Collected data
━━━━━━━━━━━━━━━━━━━━

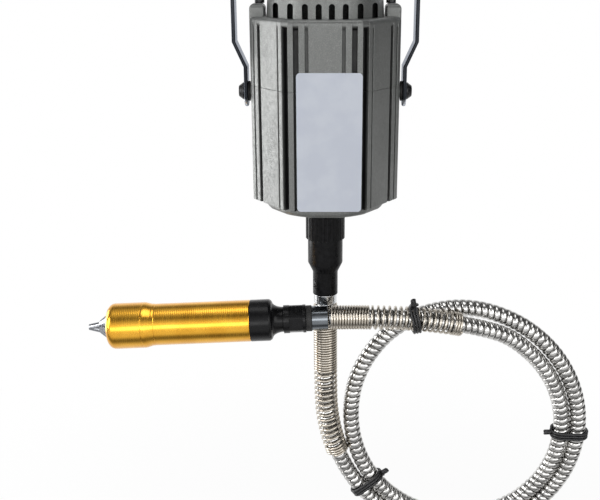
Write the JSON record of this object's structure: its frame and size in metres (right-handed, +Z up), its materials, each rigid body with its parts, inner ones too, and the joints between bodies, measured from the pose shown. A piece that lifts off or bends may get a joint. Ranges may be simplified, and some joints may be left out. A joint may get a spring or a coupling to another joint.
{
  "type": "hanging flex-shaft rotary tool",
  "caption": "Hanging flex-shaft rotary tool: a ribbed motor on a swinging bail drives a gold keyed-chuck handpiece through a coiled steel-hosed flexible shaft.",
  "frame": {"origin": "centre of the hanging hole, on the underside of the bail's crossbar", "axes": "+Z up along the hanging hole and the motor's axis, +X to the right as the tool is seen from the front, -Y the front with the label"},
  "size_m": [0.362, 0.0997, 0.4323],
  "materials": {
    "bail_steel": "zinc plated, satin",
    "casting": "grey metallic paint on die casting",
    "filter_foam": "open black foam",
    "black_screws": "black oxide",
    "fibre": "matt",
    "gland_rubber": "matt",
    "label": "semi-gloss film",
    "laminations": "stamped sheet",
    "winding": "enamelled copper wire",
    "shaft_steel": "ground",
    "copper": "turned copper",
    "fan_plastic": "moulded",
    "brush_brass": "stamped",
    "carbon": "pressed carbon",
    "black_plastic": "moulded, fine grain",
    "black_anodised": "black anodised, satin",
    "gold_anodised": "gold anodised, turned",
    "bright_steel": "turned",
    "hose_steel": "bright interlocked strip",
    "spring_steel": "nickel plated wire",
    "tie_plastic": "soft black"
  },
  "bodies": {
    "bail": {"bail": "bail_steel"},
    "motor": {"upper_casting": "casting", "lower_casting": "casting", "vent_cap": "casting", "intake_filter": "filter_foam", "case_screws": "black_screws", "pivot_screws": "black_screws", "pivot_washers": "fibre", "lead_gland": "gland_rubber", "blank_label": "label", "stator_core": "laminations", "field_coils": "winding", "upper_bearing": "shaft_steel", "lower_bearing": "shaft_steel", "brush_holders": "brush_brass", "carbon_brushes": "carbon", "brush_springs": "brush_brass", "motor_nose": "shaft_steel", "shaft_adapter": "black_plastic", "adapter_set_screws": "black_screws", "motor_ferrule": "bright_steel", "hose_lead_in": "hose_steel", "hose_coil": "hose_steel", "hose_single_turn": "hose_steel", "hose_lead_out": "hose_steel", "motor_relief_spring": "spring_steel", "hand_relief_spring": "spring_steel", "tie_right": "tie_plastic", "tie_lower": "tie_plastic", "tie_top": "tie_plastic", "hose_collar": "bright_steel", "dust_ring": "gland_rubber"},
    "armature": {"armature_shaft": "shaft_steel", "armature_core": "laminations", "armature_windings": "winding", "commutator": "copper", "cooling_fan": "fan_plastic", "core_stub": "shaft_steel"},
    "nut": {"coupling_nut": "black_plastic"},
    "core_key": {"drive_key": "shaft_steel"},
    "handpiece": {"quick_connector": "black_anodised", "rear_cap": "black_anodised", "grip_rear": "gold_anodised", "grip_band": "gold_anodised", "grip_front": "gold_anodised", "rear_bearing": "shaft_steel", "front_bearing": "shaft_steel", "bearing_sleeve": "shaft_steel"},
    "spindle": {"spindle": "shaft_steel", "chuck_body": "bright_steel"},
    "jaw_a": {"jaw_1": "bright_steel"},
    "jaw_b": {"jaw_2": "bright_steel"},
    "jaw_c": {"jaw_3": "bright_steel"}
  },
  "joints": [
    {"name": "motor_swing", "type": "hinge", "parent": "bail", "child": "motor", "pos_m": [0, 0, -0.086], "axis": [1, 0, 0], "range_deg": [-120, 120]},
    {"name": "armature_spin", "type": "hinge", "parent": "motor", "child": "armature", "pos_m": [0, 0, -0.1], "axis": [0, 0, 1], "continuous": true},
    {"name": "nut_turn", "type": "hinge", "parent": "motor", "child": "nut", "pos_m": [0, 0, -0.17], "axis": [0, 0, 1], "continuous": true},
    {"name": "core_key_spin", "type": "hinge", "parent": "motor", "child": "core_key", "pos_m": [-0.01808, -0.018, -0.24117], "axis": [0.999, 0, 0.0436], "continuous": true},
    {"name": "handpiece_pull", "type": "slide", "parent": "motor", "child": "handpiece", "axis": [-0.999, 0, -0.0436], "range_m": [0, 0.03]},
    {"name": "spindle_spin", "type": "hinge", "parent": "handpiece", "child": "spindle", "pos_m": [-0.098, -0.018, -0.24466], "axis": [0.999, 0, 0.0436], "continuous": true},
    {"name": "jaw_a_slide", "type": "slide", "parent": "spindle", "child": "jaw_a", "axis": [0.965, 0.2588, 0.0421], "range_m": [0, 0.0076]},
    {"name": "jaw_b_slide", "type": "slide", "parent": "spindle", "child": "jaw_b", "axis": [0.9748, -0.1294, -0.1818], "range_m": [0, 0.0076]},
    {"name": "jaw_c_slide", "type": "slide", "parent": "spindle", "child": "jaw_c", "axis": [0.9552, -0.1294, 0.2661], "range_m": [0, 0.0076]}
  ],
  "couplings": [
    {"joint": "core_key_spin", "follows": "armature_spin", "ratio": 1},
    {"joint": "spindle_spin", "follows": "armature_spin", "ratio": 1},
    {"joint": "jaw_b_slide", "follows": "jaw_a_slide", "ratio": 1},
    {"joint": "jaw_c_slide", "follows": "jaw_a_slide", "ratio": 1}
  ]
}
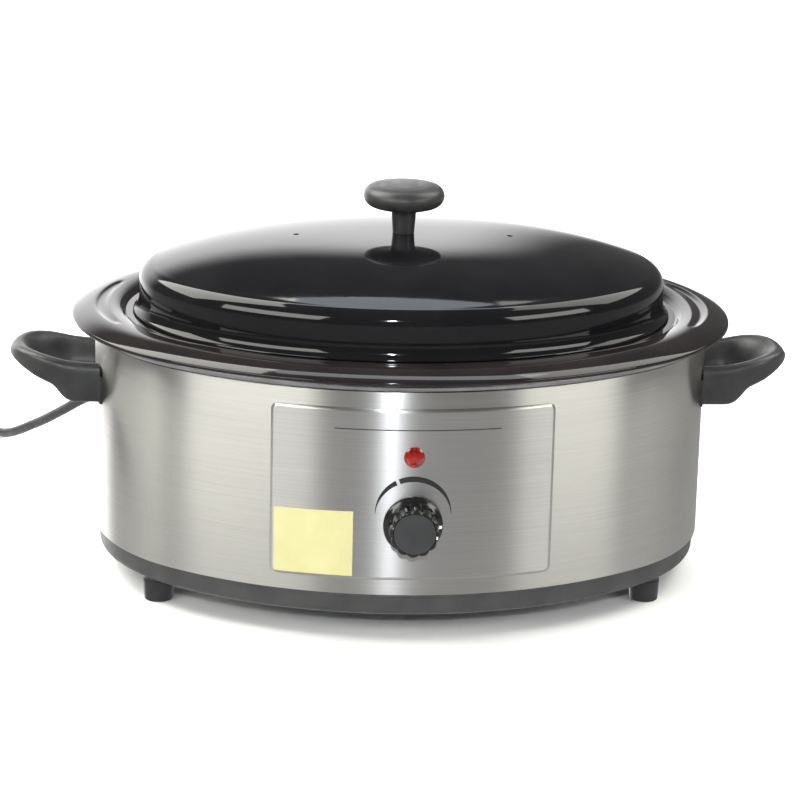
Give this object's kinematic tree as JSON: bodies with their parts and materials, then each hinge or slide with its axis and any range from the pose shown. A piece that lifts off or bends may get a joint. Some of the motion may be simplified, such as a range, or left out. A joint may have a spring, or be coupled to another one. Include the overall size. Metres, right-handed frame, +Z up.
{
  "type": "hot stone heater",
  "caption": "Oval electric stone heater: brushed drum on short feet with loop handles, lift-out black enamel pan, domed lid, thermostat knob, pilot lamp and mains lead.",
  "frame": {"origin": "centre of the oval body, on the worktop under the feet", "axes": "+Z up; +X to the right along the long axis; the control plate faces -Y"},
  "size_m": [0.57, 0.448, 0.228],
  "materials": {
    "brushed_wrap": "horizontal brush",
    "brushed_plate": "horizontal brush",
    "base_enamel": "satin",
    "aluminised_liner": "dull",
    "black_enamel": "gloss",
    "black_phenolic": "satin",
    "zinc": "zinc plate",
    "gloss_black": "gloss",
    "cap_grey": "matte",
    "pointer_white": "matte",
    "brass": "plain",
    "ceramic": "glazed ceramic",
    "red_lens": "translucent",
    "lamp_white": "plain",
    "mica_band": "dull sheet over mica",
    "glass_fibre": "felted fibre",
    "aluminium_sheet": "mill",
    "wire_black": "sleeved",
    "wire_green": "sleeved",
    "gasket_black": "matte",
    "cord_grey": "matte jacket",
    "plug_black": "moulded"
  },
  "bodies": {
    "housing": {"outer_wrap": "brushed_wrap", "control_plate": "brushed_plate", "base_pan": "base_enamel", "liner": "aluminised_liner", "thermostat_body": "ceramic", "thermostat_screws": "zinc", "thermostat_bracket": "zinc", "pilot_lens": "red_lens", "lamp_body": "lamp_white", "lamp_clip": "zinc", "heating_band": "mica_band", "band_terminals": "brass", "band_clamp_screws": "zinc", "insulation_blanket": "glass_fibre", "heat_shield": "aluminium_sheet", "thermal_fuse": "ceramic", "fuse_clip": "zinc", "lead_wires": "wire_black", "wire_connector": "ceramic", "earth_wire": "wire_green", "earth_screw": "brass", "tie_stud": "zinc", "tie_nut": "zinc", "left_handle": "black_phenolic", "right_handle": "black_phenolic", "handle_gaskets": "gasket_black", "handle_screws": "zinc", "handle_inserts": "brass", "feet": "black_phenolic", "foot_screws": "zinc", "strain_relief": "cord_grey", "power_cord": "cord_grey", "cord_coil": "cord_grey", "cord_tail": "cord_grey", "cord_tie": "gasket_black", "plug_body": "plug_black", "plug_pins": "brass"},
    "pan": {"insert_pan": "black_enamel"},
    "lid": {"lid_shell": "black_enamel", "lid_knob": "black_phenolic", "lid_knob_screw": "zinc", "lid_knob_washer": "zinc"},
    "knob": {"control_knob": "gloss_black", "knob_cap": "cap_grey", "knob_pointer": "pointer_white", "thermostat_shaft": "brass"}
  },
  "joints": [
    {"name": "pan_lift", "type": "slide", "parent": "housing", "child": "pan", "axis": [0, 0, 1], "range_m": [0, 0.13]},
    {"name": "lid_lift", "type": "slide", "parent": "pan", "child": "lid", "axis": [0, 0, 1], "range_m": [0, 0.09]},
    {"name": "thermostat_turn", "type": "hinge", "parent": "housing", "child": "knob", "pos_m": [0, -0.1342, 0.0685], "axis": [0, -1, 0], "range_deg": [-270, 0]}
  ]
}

━━━━━━━━━━━━━━━━━━━━

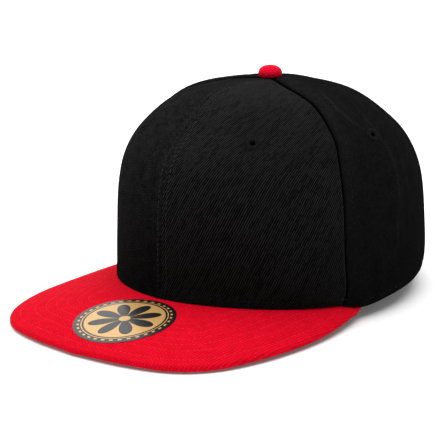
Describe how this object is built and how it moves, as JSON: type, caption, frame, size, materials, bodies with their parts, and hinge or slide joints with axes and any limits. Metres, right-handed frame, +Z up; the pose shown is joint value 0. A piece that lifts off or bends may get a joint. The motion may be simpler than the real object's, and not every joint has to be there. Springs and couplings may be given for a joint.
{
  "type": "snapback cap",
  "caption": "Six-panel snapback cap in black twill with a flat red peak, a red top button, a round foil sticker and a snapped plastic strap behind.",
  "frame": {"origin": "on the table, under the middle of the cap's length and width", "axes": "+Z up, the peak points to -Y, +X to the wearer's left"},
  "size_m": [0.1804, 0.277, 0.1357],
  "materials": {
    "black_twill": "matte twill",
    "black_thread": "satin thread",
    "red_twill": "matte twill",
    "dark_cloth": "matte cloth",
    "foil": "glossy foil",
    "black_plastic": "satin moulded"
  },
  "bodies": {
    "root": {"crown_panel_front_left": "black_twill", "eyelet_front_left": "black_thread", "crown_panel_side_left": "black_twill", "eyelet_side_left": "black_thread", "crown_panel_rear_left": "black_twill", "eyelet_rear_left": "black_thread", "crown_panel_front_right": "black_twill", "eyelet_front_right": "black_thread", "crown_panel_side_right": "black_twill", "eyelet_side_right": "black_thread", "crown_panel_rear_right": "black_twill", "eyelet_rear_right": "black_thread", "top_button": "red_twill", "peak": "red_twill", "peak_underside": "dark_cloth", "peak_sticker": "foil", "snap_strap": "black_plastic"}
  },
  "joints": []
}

━━━━━━━━━━━━━━━━━━━━

Every line of the listing that holds "each" should be found and copied.

Task response:
Write the JSON record of this object's structure: its frame and size in metres (right-handed, +Z up), its materials, each rigid body with its parts, inner ones too, and the joints between bodies, measured from the pose shown. A piece that lifts off or bends may get a joint. Ranges may be simplified, and some joints may be left out. A joint may get a spring or a coupling to another joint.
Give this object's kinematic tree as JSON: bodies with their parts and materials, then each hinge or slide with its axis and any range from the pose shown. A piece that lifts off or bends may get a joint. Some of the motion may be simplified, such as a range, or left out. A joint may have a spring, or be coupled to another one. Include the overall size. Metres, right-handed frame, +Z up.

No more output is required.